Bartles, in the accompanying article, takes the same approach to this expressed Russian strategic view as did Anthony Cordesman of the Center for Strategic and International Studies when reporting on the May 2014 Moscow security conference, the major theme of which was color revolutions as a new form of warfare. That is, while not endorsing the Russian view, Bartles stresses the importance of getting it right and taking it seriously, as did Cordesman. “These are not Russian views the U.S. and Europe can afford to ignore,”
Cordesman wrote at the time. Indeed, Cordesman is one of Bartle’s major sources for the Russian view on color revolutions. Among the others that Bartles cites in a footnote is Moscow Conference Identifies ‘Color Revolutions’ as War by Tony Papert, published in the June 13, 2014 issue of the EIR.
The major misunderstandings that Bartles is targeting, is the notion that Gerasimov’s article is an expression of the “hybrid warfare” doctrine that Russia supposedly employed in southeast Ukraine and is claimed to be threatening NATO with. In fact, nothing could be further from the truth. In that article, Gerasimov expressed part of the responsibility of his office, that is, understanding and planning for future warfare. “In general, it is a duty of the Russian general staff to use foresight to develop the theory and practice of future war,”
Bartles writes. And the word “foresight” has a specific definition in the Russian military lexicon. It is “the process of cognition regarding possible changes in military affairs, the determination of the perspectives of its future development. The basis of the science of foresight is knowledge of the objective laws of war, the dialectical-materialist analysis of events transpiring in a given concrete-historical context.”

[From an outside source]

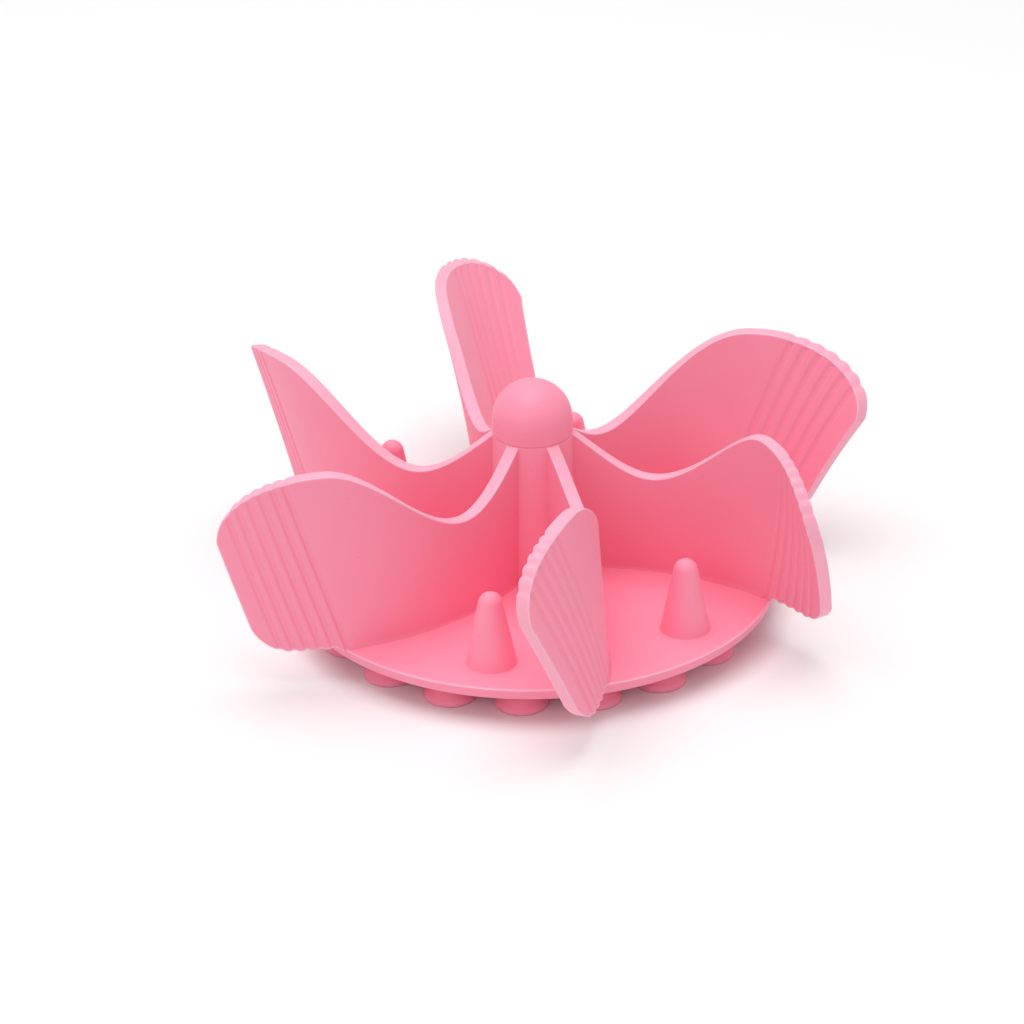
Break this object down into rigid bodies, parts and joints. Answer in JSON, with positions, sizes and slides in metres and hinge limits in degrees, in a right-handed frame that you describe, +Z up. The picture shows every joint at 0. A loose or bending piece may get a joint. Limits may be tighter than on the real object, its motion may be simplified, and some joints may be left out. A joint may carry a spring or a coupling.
{
  "type": "slow feeder bowl insert",
  "caption": "Round soft silicone slow-feeder insert for a pet bowl: curling wavy blades around a domed post, blunt spikes on the disc and suction cups beneath.",
  "frame": {"origin": "centre of the disc's flat underside, on the post's centre line", "axes": "+Z up along the post, +Y away from the front blade's side, +X to the right"},
  "size_m": [0.1563, 0.1836, 0.0592],
  "materials": {
    "silicone": "satin"
  },
  "bodies": {
    "base": {"base_disc": "silicone", "centre_post": "silicone", "post_dome": "silicone", "blade_root_1": "silicone", "blade_root_2": "silicone", "blade_root_3": "silicone", "blade_root_4": "silicone", "blade_root_5": "silicone", "blade_root_6": "silicone", "spike_1": "silicone", "spike_2": "silicone", "spike_3": "silicone", "spike_4": "silicone", "spike_5": "silicone", "spike_6": "silicone"},
    "blade_end_1": {"blade_tip_1": "silicone"},
    "blade_end_2": {"blade_tip_2": "silicone"},
    "blade_end_3": {"blade_tip_3": "silicone"},
    "blade_end_4": {"blade_tip_4": "silicone"},
    "blade_end_5": {"blade_tip_5": "silicone"},
    "blade_end_6": {"blade_tip_6": "silicone"},
    "suction_cups": {"outer_cup_01": "silicone", "outer_cup_02": "silicone", "outer_cup_03": "silicone", "outer_cup_04": "silicone", "outer_cup_05": "silicone", "outer_cup_06": "silicone", "outer_cup_07": "silicone", "outer_cup_08": "silicone", "outer_cup_09": "silicone", "outer_cup_10": "silicone", "outer_cup_11": "silicone", "outer_cup_12": "silicone", "outer_cup_13": "silicone", "outer_cup_14": "silicone", "outer_cup_15": "silicone", "outer_cup_16": "silicone", "outer_cup_17": "silicone", "outer_cup_18": "silicone", "middle_cup_01": "silicone", "middle_cup_02": "silicone", "middle_cup_03": "silicone", "middle_cup_04": "silicone", "middle_cup_05": "silicone", "middle_cup_06": "silicone", "middle_cup_07": "silicone", "middle_cup_08": "silicone", "middle_cup_09": "silicone", "middle_cup_10": "silicone", "middle_cup_11": "silicone", "middle_cup_12": "silicone", "inner_cup_01": "silicone", "inner_cup_02": "silicone", "inner_cup_03": "silicone", "inner_cup_04": "silicone", "inner_cup_05": "silicone", "inner_cup_06": "silicone"}
  },
  "joints": [
    {"name": "blade_1_bend", "type": "hinge", "parent": "base", "child": "blade_end_1", "pos_m": [-0.04574, -0.03883, 0.0045], "axis": [-0.0017, 0.0078, 1], "range_deg": [-35, 20], "stiffness_Nm_per_rad": 0.02},
    {"name": "blade_2_bend", "type": "hinge", "parent": "base", "child": "blade_end_2", "pos_m": [0.0149, -0.05812, 0.0045], "axis": [-0.1356, 0.0189, 0.9906], "range_deg": [-35, 20], "stiffness_Nm_per_rad": 0.02},
    {"name": "blade_3_bend", "type": "hinge", "parent": "base", "child": "blade_end_3", "pos_m": [0.05713, -0.01832, 0.0045], "axis": [-0.0875, -0.0934, 0.9918], "range_deg": [-35, 20], "stiffness_Nm_per_rad": 0.02},
    {"name": "blade_4_bend", "type": "hinge", "parent": "base", "child": "blade_end_4", "pos_m": [0.05321, 0.02773, 0.0045], "axis": [0.0624, 0.1881, 0.9802], "range_deg": [-35, 20], "stiffness_Nm_per_rad": 0.02},
    {"name": "blade_5_bend", "type": "hinge", "parent": "base", "child": "blade_end_5", "pos_m": [-0.00737, 0.05955, 0.0045], "axis": [-0.3253, 0.1556, 0.9327], "range_deg": [-35, 20], "stiffness_Nm_per_rad": 0.02},
    {"name": "blade_6_bend", "type": "hinge", "parent": "base", "child": "blade_end_6", "pos_m": [-0.0539, 0.02635, 0.0045], "axis": [-0.1279, -0.0651, 0.9896], "range_deg": [-35, 20], "stiffness_Nm_per_rad": 0.02},
    {"name": "cups_press", "type": "slide", "parent": "base", "child": "suction_cups", "axis": [0, 0, 1], "range_m": [0, 0.0015], "stiffness_N_per_m": 1000, "springref_m": -0.004}
  ]
}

In Russian military thought, Bartles writes, “foresight is directly linked to military science, with military science being the science of future war.” Therefore, “Gerasimov is simply explaining his view of the operational environment and the nature of future war and not proposing a new Russian way of warfare or military doctrine, as his article was likely drafted well before the start of the Maidan protests.”
Bartles then goes on to explain the Russian view of the threat of color revolutions and regime-change wars, the indirect and asymmetric methods that are employed in them, and the role of the US and its allies, and notably, NGOs in those operations. Gerasimov’s article and the Russian military doctrine released at the end of 2014 “make apparent that he perceives the primary threats to Russian sovereignty stemming from US-funded social and political movements such as color revolutions, the Arab Spring and the Maidan movement.”
“Gerasimov’s position as chief of the General Staff makes him Russia’s senior operational-strategic planner and architect for future Russian force structure and capability development,” Bartles concludes. “In order to execute these duties, the individual in that position must have the foresight to understand the current and future operating environments along with the circumstances that have created those environments and will alter them. Gerasimov’s article is not proposing a new Russian way of warfare or a hybrid war, as has been stated in the West. Moreover, in Gerasimov’s view of the operational environment, the United States is the primary threat to Russia.”